Written instruction: Every line in the listing below from the one with "base_case();" through the one with "obj.matrix_world = world" is to be reproduced exactly, both ends included; leave out the rest.

Collected material:
----------------

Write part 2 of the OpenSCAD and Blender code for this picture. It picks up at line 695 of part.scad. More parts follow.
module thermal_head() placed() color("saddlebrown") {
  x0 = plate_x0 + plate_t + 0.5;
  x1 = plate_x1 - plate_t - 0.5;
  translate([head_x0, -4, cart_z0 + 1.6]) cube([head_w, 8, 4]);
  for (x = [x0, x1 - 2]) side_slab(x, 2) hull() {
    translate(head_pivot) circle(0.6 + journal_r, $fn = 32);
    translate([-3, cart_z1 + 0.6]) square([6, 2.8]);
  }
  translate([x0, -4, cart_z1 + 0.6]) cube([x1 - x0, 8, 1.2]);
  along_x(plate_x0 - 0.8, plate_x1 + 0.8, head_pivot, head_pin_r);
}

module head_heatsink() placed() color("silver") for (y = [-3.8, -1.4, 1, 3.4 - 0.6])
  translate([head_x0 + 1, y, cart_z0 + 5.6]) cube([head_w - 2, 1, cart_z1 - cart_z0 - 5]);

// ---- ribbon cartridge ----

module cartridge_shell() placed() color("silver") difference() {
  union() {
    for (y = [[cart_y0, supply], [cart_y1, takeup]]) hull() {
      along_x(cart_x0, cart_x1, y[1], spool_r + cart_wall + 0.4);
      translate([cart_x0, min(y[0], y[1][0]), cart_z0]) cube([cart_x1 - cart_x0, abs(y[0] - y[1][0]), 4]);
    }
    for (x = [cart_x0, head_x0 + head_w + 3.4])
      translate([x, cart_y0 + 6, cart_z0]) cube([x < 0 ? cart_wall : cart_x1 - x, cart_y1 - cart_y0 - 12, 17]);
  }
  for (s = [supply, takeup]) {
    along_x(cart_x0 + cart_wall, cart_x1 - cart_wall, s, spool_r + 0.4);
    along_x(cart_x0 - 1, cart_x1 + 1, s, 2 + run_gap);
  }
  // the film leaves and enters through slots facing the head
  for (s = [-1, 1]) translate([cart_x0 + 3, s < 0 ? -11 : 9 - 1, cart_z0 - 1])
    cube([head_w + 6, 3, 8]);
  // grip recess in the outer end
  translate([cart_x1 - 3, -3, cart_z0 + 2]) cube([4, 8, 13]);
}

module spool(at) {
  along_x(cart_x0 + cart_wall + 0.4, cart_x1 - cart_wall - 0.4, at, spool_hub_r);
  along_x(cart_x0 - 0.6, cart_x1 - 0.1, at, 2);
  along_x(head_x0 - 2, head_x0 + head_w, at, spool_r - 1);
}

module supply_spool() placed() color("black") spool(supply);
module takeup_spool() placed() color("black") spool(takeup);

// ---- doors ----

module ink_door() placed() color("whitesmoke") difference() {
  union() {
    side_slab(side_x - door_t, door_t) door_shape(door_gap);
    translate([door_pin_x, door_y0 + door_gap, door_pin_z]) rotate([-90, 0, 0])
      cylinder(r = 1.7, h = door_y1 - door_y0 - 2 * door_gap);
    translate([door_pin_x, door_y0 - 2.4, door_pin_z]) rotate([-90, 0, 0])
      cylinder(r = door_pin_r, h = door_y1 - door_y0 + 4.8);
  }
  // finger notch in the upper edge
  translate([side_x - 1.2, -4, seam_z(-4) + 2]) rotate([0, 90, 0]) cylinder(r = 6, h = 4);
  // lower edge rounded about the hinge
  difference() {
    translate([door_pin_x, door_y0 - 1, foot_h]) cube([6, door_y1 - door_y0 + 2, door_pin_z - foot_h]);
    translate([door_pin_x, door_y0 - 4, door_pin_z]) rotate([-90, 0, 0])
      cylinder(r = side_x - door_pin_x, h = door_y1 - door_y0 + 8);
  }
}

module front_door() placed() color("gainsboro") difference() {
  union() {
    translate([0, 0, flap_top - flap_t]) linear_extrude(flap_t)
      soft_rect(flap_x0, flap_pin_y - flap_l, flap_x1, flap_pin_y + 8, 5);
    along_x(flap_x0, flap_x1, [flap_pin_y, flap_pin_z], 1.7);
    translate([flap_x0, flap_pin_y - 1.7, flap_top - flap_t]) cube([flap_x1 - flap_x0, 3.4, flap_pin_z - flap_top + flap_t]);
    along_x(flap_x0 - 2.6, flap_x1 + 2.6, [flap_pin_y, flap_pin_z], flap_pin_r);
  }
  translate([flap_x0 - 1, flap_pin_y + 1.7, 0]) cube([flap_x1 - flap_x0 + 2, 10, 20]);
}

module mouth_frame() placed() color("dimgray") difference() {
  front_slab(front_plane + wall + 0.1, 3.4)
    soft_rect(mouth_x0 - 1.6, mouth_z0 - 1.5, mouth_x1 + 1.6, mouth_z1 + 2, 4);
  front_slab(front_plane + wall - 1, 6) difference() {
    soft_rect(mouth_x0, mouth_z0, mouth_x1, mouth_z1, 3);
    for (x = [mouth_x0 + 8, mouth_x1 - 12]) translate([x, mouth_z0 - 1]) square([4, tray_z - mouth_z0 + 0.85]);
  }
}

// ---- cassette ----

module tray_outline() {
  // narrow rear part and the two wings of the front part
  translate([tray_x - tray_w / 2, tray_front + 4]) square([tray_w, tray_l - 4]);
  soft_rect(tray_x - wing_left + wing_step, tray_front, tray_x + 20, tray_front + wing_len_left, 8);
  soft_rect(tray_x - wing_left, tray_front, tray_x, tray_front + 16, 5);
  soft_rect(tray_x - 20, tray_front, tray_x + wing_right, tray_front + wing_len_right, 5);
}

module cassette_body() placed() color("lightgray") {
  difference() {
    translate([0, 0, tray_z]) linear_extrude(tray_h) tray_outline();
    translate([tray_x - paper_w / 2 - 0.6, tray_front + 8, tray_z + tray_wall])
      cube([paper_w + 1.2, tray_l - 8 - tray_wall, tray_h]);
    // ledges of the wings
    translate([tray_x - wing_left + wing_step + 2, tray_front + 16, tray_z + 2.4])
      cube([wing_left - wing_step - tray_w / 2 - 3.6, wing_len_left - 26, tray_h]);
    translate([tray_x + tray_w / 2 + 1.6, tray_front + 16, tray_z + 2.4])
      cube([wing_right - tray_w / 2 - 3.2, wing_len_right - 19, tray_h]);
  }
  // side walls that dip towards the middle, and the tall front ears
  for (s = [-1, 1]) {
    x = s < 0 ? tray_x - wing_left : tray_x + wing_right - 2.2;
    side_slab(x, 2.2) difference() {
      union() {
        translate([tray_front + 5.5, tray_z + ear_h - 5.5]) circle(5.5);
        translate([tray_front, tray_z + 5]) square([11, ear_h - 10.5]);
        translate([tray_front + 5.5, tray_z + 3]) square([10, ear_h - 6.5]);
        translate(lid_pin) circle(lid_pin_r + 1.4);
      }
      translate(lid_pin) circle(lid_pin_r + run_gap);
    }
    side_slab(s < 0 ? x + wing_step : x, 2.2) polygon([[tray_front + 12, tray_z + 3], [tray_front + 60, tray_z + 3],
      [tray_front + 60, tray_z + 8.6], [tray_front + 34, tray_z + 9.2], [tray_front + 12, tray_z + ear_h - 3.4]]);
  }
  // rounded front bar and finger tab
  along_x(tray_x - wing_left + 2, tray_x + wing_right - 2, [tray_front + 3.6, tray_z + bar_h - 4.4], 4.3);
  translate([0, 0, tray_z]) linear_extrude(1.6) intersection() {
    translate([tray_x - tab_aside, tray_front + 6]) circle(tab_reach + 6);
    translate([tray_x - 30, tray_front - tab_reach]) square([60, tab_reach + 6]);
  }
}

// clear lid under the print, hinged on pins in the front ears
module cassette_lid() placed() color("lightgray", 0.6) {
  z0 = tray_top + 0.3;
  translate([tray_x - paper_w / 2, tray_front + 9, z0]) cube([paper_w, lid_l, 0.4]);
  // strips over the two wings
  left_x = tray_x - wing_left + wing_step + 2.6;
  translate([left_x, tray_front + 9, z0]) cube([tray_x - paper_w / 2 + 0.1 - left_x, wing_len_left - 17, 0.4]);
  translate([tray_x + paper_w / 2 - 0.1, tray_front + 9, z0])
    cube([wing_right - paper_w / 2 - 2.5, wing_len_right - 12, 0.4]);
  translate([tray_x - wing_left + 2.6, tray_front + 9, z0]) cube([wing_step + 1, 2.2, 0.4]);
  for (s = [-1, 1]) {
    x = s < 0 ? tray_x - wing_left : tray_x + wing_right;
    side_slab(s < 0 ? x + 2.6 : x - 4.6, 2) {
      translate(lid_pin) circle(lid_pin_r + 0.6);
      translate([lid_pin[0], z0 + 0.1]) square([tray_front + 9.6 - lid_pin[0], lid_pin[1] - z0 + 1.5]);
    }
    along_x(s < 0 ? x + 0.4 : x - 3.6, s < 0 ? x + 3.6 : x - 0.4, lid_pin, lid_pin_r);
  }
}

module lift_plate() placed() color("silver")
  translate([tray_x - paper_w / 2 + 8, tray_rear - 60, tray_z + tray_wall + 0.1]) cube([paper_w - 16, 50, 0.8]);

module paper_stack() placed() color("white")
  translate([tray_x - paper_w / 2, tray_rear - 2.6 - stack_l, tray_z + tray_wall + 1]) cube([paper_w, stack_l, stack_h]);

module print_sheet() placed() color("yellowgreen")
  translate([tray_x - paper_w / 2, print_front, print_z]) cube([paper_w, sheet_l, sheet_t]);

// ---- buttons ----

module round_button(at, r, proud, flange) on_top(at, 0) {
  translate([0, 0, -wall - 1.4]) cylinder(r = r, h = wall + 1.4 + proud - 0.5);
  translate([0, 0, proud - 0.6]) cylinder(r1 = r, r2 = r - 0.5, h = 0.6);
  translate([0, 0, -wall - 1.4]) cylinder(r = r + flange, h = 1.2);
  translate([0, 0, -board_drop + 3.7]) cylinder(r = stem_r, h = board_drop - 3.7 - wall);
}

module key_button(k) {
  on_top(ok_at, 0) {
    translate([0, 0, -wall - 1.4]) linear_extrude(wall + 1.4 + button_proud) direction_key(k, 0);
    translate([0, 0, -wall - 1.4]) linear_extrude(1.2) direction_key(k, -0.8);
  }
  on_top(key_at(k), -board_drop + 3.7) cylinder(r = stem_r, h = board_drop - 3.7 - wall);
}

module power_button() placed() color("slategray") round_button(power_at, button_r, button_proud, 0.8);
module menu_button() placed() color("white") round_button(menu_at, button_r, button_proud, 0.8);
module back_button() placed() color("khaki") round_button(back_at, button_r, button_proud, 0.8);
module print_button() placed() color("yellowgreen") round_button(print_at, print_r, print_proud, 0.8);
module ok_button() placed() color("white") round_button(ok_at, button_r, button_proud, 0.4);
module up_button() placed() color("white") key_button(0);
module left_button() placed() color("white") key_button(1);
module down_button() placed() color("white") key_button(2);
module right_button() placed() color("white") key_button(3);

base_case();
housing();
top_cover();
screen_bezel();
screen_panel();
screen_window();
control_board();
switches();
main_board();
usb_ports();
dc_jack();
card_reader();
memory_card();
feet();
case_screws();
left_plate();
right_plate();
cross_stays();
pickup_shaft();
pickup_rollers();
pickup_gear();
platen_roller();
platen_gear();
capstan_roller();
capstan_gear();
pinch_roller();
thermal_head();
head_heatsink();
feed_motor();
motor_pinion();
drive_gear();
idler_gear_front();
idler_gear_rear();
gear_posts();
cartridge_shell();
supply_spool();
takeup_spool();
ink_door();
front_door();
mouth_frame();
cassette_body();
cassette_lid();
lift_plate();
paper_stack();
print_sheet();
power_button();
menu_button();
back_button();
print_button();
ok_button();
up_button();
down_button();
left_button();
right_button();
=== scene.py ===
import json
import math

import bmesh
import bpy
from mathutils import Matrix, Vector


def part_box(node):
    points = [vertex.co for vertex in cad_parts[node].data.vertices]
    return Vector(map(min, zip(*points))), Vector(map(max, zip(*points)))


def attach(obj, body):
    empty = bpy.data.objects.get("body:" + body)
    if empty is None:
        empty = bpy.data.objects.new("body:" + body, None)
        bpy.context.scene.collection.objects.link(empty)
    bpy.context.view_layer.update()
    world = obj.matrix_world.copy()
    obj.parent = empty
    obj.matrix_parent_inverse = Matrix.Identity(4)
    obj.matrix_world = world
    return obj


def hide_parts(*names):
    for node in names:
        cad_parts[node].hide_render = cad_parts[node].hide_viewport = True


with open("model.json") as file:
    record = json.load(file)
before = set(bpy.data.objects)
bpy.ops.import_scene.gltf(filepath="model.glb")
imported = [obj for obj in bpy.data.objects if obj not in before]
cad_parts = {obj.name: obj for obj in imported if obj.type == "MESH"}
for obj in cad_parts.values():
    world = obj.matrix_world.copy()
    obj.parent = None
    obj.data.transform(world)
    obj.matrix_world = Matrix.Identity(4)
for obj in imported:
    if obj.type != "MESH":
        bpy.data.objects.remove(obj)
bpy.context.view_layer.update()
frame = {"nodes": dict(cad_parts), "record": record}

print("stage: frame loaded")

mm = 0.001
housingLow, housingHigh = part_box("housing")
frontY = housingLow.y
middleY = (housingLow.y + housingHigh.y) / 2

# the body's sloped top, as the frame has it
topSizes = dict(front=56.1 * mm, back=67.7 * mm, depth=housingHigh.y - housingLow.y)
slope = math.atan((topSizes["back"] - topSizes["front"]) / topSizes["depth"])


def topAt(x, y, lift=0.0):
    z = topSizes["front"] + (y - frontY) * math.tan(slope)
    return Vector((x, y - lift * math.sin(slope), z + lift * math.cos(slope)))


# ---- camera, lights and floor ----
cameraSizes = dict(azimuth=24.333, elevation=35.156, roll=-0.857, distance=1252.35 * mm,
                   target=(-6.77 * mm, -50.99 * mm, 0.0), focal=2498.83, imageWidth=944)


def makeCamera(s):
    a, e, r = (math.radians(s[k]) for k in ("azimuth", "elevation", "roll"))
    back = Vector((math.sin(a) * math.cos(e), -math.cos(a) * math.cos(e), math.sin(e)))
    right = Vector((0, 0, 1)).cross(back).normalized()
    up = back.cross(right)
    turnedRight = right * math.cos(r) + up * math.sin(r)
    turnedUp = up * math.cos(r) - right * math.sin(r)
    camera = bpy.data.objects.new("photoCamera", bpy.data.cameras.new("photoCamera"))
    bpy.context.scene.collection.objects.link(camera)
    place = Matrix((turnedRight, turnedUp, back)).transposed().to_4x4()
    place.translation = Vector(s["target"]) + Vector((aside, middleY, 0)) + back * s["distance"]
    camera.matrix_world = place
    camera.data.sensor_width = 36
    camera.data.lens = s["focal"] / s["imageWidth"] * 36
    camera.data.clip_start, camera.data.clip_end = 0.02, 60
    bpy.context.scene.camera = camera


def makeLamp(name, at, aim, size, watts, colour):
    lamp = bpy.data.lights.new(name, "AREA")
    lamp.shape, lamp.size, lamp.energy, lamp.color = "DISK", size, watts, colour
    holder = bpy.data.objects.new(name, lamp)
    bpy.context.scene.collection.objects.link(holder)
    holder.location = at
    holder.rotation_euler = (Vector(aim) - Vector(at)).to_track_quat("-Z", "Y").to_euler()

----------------

Task output:
base_case();
housing();
top_cover();
screen_bezel();
screen_panel();
screen_window();
control_board();
switches();
main_board();
usb_ports();
dc_jack();
card_reader();
memory_card();
feet();
case_screws();
left_plate();
right_plate();
cross_stays();
pickup_shaft();
pickup_rollers();
pickup_gear();
platen_roller();
platen_gear();
capstan_roller();
capstan_gear();
pinch_roller();
thermal_head();
head_heatsink();
feed_motor();
motor_pinion();
drive_gear();
idler_gear_front();
idler_gear_rear();
gear_posts();
cartridge_shell();
supply_spool();
takeup_spool();
ink_door();
front_door();
mouth_frame();
cassette_body();
cassette_lid();
lift_plate();
paper_stack();
print_sheet();
power_button();
menu_button();
back_button();
print_button();
ok_button();
up_button();
down_button();
left_button();
right_button();
=== scene.py ===
import json
import math

import bmesh
import bpy
from mathutils import Matrix, Vector


def part_box(node):
    points = [vertex.co for vertex in cad_parts[node].data.vertices]
    return Vector(map(min, zip(*points))), Vector(map(max, zip(*points)))


def attach(obj, body):
    empty = bpy.data.objects.get("body:" + body)
    if empty is None:
        empty = bpy.data.objects.new("body:" + body, None)
        bpy.context.scene.collection.objects.link(empty)
    bpy.context.view_layer.update()
    world = obj.matrix_world.copy()
    obj.parent = empty
    obj.matrix_parent_inverse = Matrix.Identity(4)
    obj.matrix_world = world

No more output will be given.